Plan for ongoing maintenance. Budget at least 5-10 hours monthly for your team to manage the platform, update tracking, and troubleshoot issues. This ongoing cost often gets overlooked but represents real resource investment.
Before committing to a vendor, ask these revealing questions: What counts as a tracked event in your pricing model? What happens if we exceed our tier limits mid-month? Which integrations require additional fees or custom development? What's included in onboarding versus what costs extra? How do you handle data migration from our current solution? What's your typical implementation timeline for businesses like ours?
The answers expose hidden costs and implementation realities that glossy sales decks conveniently skip.
Finally, budget for growth. If you're planning to expand your ad spend, add new marketing channels, or scale your product line, your attribution needs will grow too. Choose pricing models that scale predictably rather than surprising you with sudden cost jumps when you hit arbitrary thresholds. Some vendors offer annual contracts with locked pricing—worth considering if you value budget stability over flexibility.
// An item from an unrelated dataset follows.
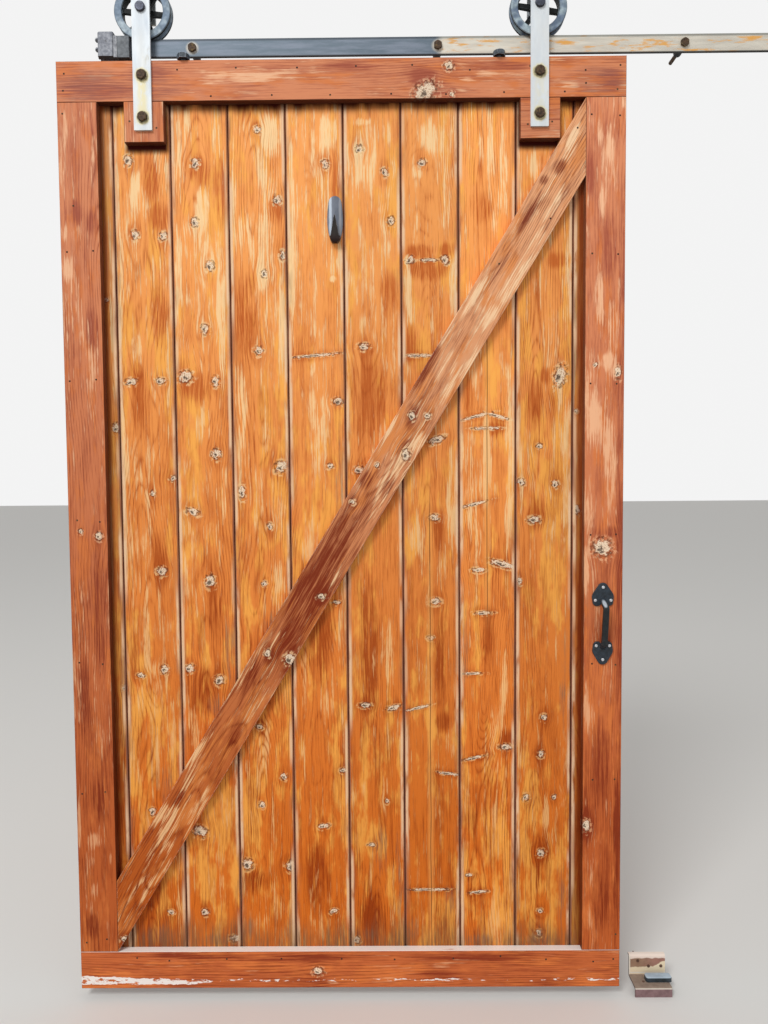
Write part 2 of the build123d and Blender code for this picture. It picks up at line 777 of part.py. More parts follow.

Attribution software costs extend far beyond the monthly subscription fee you see on pricing pages. Between integration complexity, technical implementation, team training, and ongoing maintenance, your true first-year investment typically runs 2-3x the base subscription cost.
The businesses that get the most value from attribution platforms are those that budget realistically from the start. They account for technical requirements, plan adequate implementation time, and choose pricing models that align with their actual usage patterns. They also recognize that attribution software is a tool for better decision-making, not a magic revenue generator—the value comes from how you use the insights, not just from having them.
When evaluating vendors, look past the sticker price to the total implementation investment. Ask hard questions about hidden costs. Test the platform thoroughly during trial periods. And choose a solution that can grow with your business without forcing expensive migrations down the road.